Felicity had the luxury of looking like her classmates, and partaking in the collective cultural atmosphere. It is the loneliest feeling in the world when you notice you are the only person of color in your classroom. It’s like being dropped into the sea with only your floaties. Unfortunately, the journey to actually get into college was so daunting, my classes then intimidated me. I figured if it was so difficult to get in, the classes must be hard! Nope. Everyone’s kind of an idiot. I always had to self-talk myself in class sometimes before I realized: I am just as smart as everyone else, and I have a lot to contribute. By my fifth year (See, felicity didn’t even have a fifth year) I was not contributing my opinions in class, I was barking them. It was very DMX, not so much Felicity.

DMX

Traveling/Airplane Etiquette/Fancy Hotels

Stefanie and I will forever be the two old ladies that arrive way too early. We’re like the two old muppets, Statler and Waldorf. When we would travel in a big group, we’d be the ones on time before anyone else, with our purses on our lap like viejitas. Everything has to be perfect to avoid delays, missing flights, and looking like a total idiot. Our parents immigrating to the United States doesn’t count as “jetsetting,” or “globe trotting,” so we don’t know how to travel without having our butt cheeks clenched the whole time.

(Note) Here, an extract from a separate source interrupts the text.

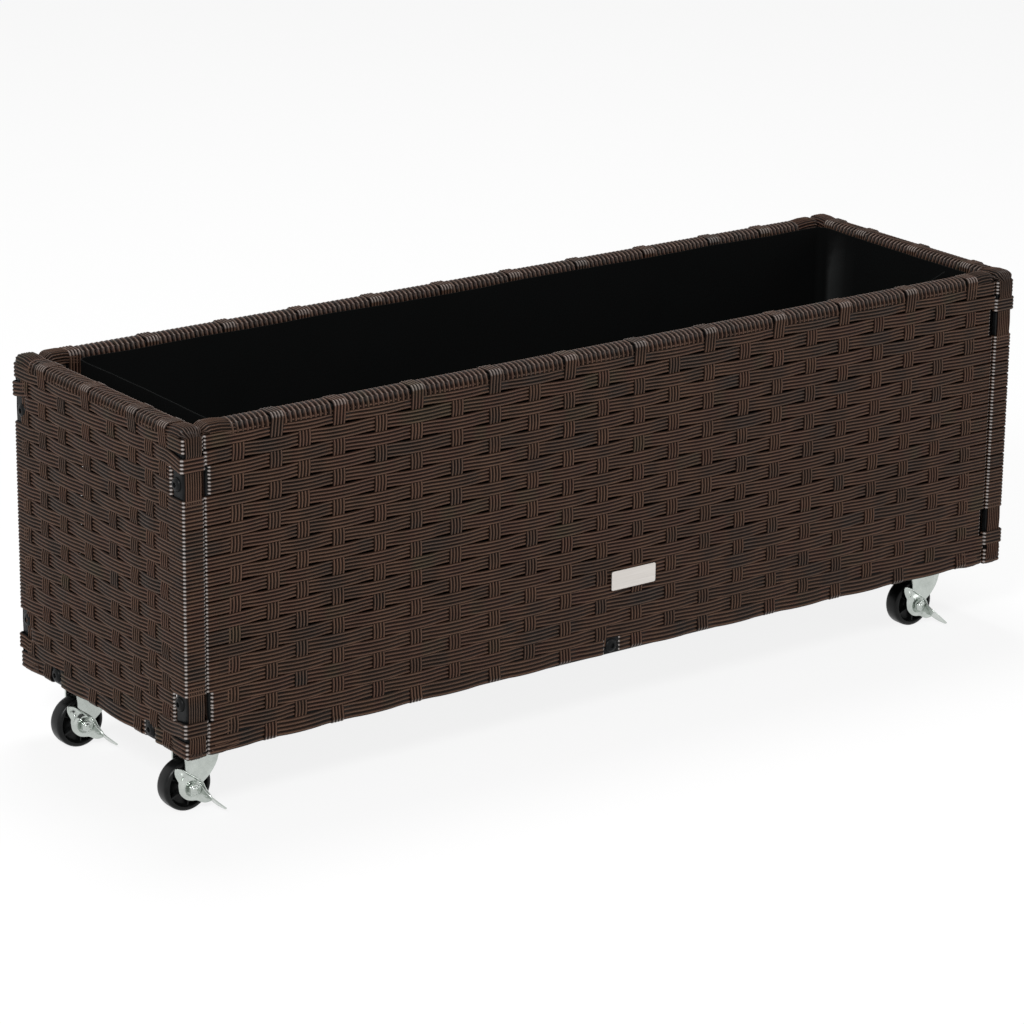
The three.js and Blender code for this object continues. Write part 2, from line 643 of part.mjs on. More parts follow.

My favorite part of traveling with my friends is the reveal of the hotel. Its like we were all part of the Make a Wish Foundation and our dying dreams came true. Immediately, one girl will be taking in the view, another will be walking around with a plush white robe for no reason, and then there’s one girl who will ruin it with, “you guys, I have to go to the bathroom…”

As you can see, I dive in head first to these new experiences, sin miedo. I’ve had to adapt as best as I could.